Monday, November 24, 2014


The following letter was sent to The Gold Coast Bulletin on 25 November 2014. It is reproduced here as past history has shown that it is unlikely to be published.

It was with some alarm, concern and bemusement that the reported statement from the mayor of the Gold Coast was read:
·           The cableway to Springbrook should be supported as it will open up Springbrook to everyone including the disabled as it is currently locked up selfishly by green groups and where they blocked it last time saying pristine land could not be touched there are now 10000 homes

This quote is apparently from a speech the mayor gave to the Gold Coast North Chamber of Commerce and Industry. It is true? It is hard to believe that any civic leader might have said this.

One never likes to be blunt, but this statement looks plain silly. To suggest that Springbrook has been deliberately kept remote and isolated from all, including in particular those persons with a disability, by some mythical ‘greenies,’ appears to be nonsense. Springbrook is World Heritage listed by UNESCO for its unique biodiversity. It is extremely important for the world, not some arbitrary, whimsical plaything for any ‘greenies,’ selfish, self-interested or otherwise, to indulge in with romantic fantasies. World Heritage brings with it obligations to care for listed places.

The statement looks like a random grab for clichés when there is nothing else to argue: greenies; disabilities; development precedent. Anyone can travel to Springbrook at any time. There are no restrictions other than that one should look after this place; treat it carefully; respect it. It is the expectation of ordinary responsibility that is not peculiar to Springbrook. National Parks boasts about the large numbers of visitors Springbrook currently receives. Even the Gold Coast City Council has said that it has counted thousands of users a week at its new facilities at Apple Tree Flat. The suggestion is that the numbers of tourists arriving at Springbrook could already have reached saturation, but no one seems to know just what the resident/visitor capacity of Springbrook might be before it begins to irretrievably degrade.

As for disabled persons being excluded, one has ask if National Parks has been wasting its time and money constructing accessible paths and facilities in Springbrook National Park if persons with disabilities are unable to travel to the region because of the terrible ‘greenies.’
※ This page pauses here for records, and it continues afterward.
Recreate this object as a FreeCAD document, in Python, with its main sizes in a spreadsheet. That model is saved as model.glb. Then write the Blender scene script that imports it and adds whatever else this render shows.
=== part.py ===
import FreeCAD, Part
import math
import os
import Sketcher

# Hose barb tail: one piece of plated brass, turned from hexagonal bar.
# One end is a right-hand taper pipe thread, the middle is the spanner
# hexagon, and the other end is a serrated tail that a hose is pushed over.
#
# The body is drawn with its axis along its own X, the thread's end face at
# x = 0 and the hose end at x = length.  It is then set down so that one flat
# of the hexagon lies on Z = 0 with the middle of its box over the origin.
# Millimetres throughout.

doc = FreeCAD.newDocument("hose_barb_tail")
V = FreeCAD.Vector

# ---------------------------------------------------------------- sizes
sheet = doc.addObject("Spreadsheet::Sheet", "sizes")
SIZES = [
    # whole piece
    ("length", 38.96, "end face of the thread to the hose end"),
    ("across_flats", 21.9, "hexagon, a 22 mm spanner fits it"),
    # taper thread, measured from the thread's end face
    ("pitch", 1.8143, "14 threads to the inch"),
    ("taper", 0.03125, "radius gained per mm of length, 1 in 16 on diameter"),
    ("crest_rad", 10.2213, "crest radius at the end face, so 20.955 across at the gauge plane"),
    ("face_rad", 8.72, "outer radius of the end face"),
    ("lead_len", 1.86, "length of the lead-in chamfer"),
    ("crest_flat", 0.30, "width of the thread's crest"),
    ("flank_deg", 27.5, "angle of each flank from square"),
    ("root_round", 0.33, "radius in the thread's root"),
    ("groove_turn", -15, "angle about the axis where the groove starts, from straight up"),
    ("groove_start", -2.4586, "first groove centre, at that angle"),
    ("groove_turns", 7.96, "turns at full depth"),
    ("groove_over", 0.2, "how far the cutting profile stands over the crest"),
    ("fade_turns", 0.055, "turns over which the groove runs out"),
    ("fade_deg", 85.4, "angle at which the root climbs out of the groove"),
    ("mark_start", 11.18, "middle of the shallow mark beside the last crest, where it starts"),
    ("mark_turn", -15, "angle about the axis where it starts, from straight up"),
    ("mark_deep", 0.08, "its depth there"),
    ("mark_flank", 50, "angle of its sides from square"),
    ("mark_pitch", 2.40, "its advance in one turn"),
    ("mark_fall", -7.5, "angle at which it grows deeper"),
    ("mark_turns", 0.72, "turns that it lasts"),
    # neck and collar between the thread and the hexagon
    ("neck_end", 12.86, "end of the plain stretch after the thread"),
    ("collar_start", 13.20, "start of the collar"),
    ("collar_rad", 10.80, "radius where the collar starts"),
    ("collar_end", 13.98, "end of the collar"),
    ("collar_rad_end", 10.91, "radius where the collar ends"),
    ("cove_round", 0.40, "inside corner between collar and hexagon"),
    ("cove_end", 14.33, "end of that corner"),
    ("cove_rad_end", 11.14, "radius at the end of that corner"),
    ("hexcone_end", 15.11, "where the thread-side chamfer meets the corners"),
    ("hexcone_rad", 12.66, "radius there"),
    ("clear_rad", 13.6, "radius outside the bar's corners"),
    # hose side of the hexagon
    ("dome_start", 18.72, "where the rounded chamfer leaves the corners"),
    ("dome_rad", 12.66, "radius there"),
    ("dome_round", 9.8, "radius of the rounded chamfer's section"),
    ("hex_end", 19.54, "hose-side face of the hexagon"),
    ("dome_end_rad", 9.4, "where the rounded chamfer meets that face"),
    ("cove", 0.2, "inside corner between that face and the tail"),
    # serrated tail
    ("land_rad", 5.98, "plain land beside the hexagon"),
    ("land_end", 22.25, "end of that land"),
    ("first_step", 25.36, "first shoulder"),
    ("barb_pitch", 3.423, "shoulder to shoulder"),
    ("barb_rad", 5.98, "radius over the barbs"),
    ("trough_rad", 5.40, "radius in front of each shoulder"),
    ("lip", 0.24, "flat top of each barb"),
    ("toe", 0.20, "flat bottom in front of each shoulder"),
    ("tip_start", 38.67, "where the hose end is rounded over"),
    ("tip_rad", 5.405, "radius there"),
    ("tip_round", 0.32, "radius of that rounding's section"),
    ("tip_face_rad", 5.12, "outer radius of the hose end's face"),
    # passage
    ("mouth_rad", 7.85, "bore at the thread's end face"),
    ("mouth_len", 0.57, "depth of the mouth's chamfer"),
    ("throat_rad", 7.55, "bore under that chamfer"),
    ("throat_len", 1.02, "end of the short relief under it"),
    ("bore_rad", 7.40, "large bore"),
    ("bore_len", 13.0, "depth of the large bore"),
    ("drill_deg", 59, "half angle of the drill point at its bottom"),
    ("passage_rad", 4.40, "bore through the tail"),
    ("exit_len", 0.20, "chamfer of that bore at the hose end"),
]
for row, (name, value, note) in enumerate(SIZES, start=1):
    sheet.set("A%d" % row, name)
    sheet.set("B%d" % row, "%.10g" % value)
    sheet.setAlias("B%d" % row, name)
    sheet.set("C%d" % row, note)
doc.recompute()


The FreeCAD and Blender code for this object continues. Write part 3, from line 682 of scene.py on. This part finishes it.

On housing developments, one would have to get the mayor to identify just where he believes the 10,000 homes in environmentally sensitive areas that he refers to with what looks like some latent mocking satisfaction, have been built. There are certainly not 10,000 new homes at Springbrook or in its vicinity. Based one the little information that is available, there does not seem to be such a number of buildings anywhere near the proposed cableway route. Instead of appearing to boast about having approved the development of pristine areas with some covert smugness - the mayor does not seem to lament his ‘fact’ - one might have hoped that Council could have had better control of this apparent circumstance and protected these environmentally sensitive areas.

Has Council been negligent? One wonders why there is a ‘green levy,’ an “Open Space Charge” that is “planned to assist the City to purchase land of specific environmental significance so that the city’s natural environment, as well as threatened native plant and animal species, can be protected and preserved,” if important pristine areas are simply approved as zones for large developments? What is the intent here?

There is something ironic, irrational and bizarre in this mayoral statement that puzzles as it saddens. What on earth does it have to do with the cableway proposal other than to reveal a grasping at straws? It seems that the strange struggle for rationalisations in the mayor’s reported statement only highlights why a cableway to Springbrook should never be constructed. The concept appears to have no logic or need other than offering some new toy for tourism that has no interest at all in our very special, pristine World Heritage region other than perhaps as a promotional tool. UNESCO should be concerned, as should everyone who cares for the future of our special places.